### Problem requirements
Show, in full, each line of the data that contains "joints".

### Data
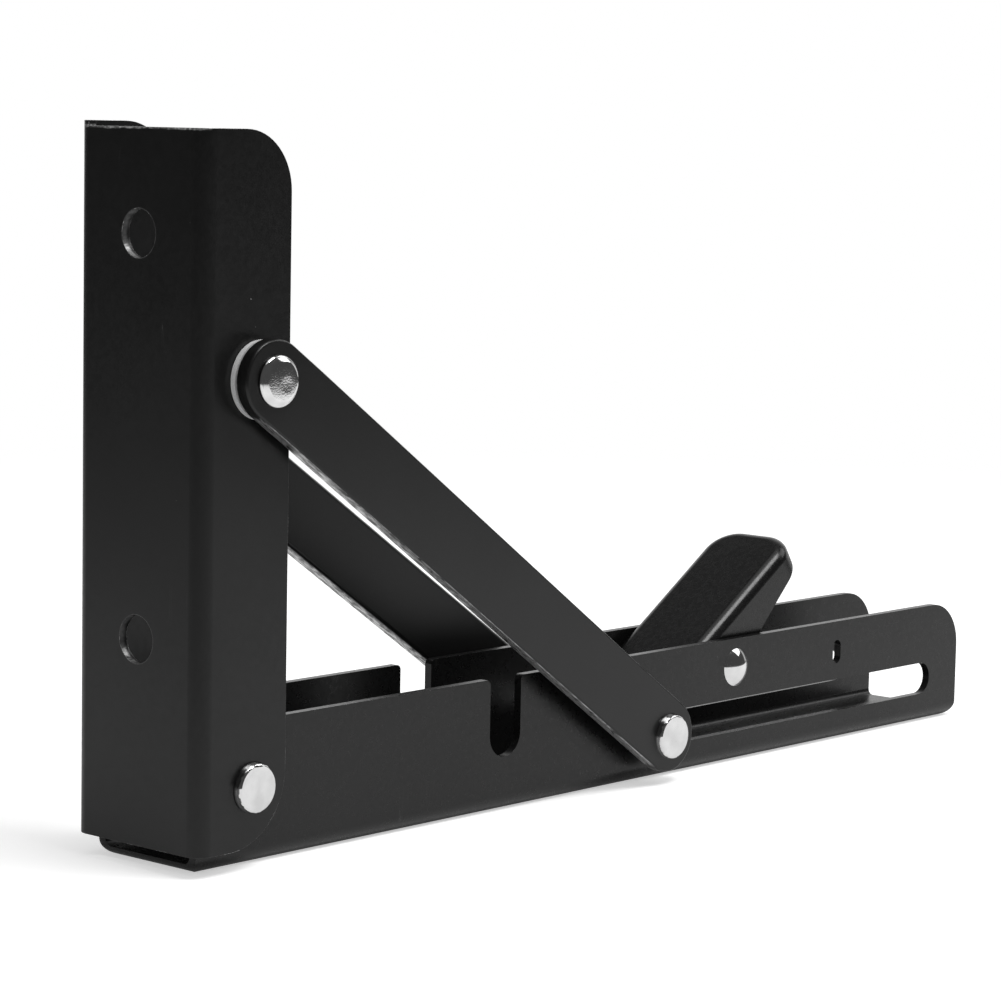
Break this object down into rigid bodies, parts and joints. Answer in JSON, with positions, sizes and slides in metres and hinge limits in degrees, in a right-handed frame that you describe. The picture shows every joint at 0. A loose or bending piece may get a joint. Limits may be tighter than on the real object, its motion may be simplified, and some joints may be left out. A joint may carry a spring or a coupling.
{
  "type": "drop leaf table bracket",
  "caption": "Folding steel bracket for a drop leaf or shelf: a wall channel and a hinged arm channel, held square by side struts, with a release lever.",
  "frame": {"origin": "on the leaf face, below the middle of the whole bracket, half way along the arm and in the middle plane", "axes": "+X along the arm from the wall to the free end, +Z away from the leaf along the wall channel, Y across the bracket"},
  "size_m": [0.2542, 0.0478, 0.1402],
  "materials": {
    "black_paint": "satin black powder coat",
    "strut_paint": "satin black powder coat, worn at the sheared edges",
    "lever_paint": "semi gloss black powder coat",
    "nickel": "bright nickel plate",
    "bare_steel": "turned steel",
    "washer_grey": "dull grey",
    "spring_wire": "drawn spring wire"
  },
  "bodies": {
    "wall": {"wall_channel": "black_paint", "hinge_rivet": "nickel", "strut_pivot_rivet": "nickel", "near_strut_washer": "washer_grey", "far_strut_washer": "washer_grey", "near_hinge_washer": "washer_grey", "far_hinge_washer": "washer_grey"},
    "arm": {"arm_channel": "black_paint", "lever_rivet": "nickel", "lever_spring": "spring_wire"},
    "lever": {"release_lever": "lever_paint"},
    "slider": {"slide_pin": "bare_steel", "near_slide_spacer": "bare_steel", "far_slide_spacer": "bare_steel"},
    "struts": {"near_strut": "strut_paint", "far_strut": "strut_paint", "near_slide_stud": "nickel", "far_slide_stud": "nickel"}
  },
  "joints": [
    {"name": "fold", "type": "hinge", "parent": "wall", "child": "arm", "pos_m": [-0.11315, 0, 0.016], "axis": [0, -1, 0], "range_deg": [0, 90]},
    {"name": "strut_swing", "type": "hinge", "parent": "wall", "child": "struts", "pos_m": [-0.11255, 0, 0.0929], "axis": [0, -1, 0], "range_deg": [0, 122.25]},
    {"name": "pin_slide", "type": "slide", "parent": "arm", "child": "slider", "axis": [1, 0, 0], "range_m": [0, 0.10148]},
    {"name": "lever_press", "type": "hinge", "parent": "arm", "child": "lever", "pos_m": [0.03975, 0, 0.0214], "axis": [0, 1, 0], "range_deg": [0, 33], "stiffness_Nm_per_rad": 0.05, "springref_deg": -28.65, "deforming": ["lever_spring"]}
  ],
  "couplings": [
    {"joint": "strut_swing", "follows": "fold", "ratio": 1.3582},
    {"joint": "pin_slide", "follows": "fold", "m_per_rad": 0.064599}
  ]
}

### Final result
Break this object down into rigid bodies, parts and joints. Answer in JSON, with positions, sizes and slides in metres and hinge limits in degrees, in a right-handed frame that you describe. The picture shows every joint at 0. A loose or bending piece may get a joint. Limits may be tighter than on the real object, its motion may be simplified, and some joints may be left out. A joint may carry a spring or a coupling.
  "joints": [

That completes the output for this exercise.